Jason's story
James' Place
19/11/24
“I’d been struggling for a few years, I had long term issues in my relationship which has caused me to feel very down. I eventually moved out, but spending too much time on my own wasn’t good for me, I was going over everything in my head and blamed myself for not being able to fix things. I started to feel like I didn’t want to be here anymore.
My manager realised I wasn’t doing well and gave me some time off work to sort myself out, but I just had too much time to think. I was referred to occupational health through work, but it was a 4 week wait for help, in the meantime they told me about James’ Place so I googled it and filled in the form online. I couldn’t believe how quickly they got me in. I was initially a bit worried about going, I’m a lifetime Sunderland supporter and I never go to Newcastle except to watch the football so I was very apprehensive but at the same time I knew this might be my only chance to get myself out of the headspace I was in.

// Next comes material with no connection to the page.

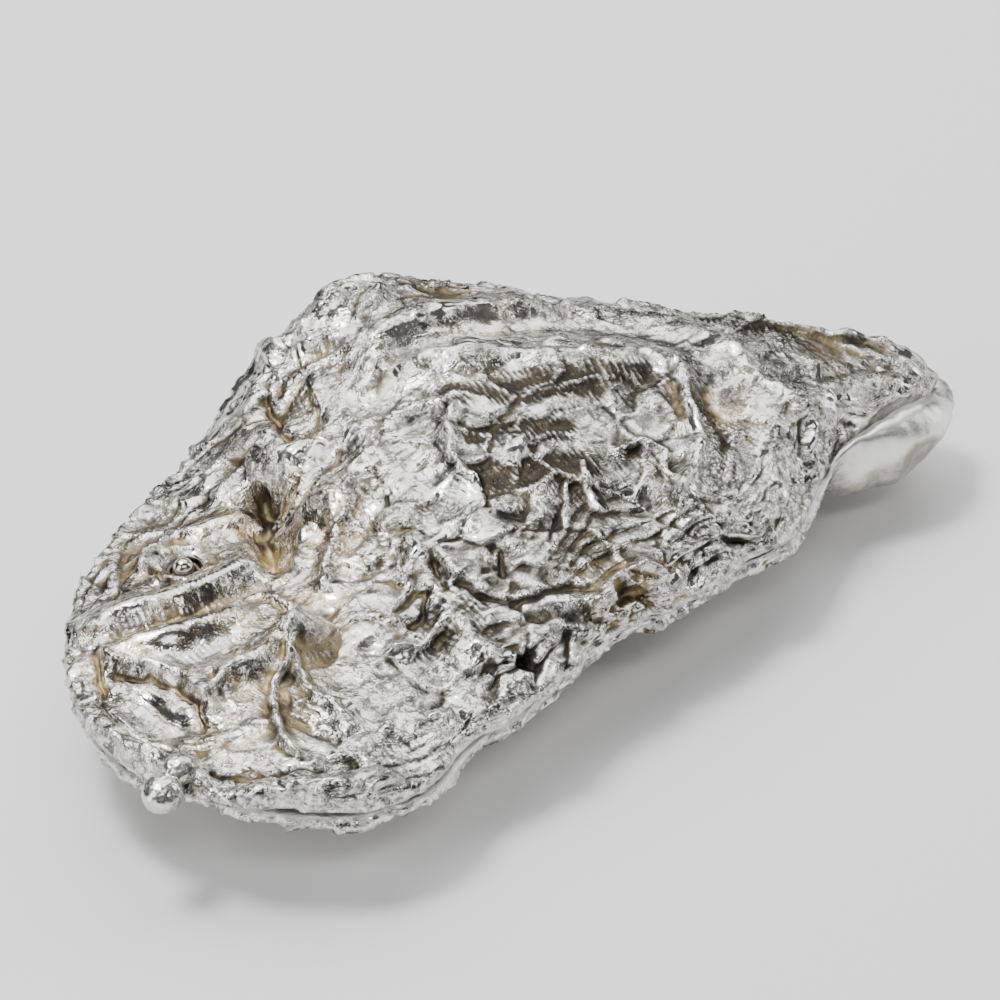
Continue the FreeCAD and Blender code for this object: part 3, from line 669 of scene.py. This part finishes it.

As soon as I arrived I was instantly put at ease, it was the first time in my life that I felt able to open up and I put that down to the environment and also my therapist. She really took notice of what I was saying. The cards she used helped me to work out some of the things that were causing me to feel suicidal, I talked about my background in foster care, my nephew who died, things that I’d sort of brushed under the carpet and never really dealt with. I think in my fourth session I had a complete breakdown, but it was the biggest release, I had no secrets anymore, no shame. I could finally move on and put things behind me. I feel like I’ve found myself really, going to James’ Place has been the best thing I’ve ever done and I’m looking forward to the future.”